Captains gave their lives to their expeditions, devoting themselves and basing their reputations on their duties and explorations. Often, they also suffered from illness contracted while at sea, or, like Magellan, Cook, Clerke, La Perouse, and Bering, they died before they could return home.
By the autumn of 1742 on the Second Kamchatka expedition, Vitus Bering had, like most of his crew, developed a serious case of scurvy. The condition of the crew of the Sv. Petr was so poor that they could not sail the ship, and had all but given up hope of surviving when they ran aground on an island on November 5. It had a stream with fresh water, but no wood for constructing shelter. The sandy hills of the island formed cave-like depressions, and it was decided that those still able to move would remove the sick crewmembers from the ship to try to return them to health. Many died during or soon after being moved onto land. Captain Bering, now in his 60s, suffered greatly and was carefully carried to his own sand-shelter, where the ship’s doctor tried to assist him. Bering died on December 8, 1742, under sand and snow on the northern Pacific island.
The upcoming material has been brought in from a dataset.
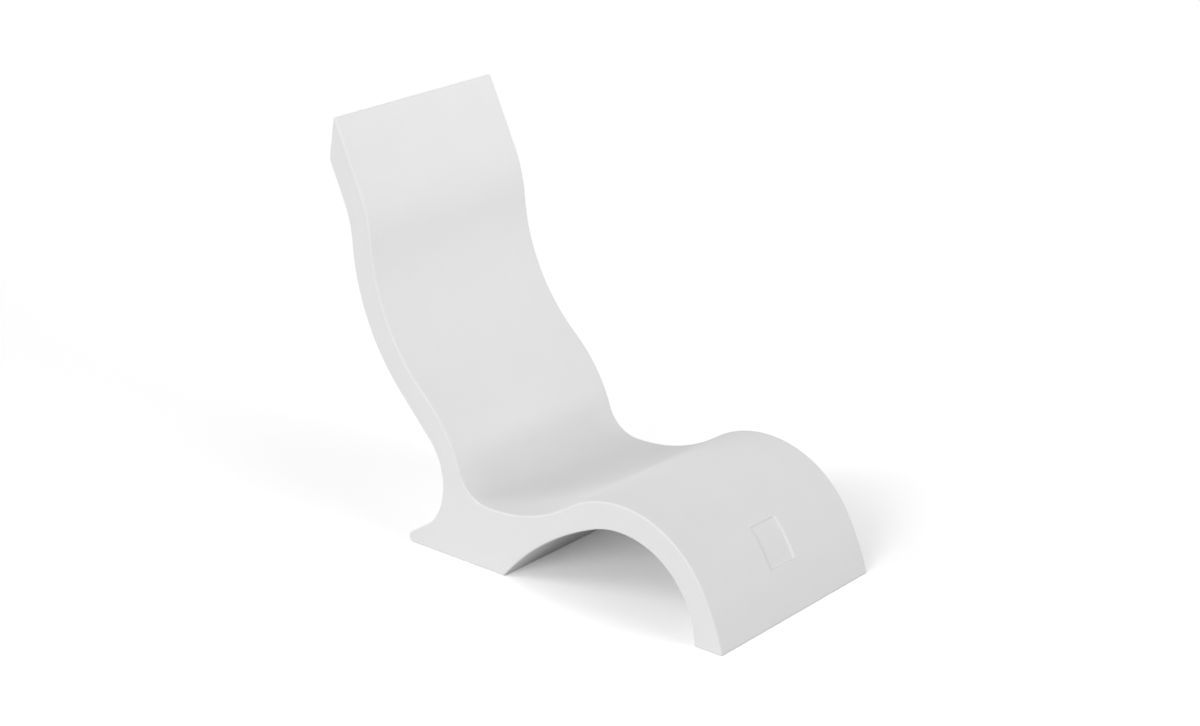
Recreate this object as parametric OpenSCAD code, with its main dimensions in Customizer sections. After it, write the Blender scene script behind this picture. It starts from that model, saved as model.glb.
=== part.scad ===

It is said that the sand rolled in to slowly bury him as he died, but that he refused to let anyone clear it away for the little warmth it provided.
In 1991, archaeologists travelled to the site of that terrible winter, on what was named Bering Island in the captain’s honour. They excavated Bering’s remains, and a forensic scientist in Moscow reconstructed the captain’s face based on his skeleton.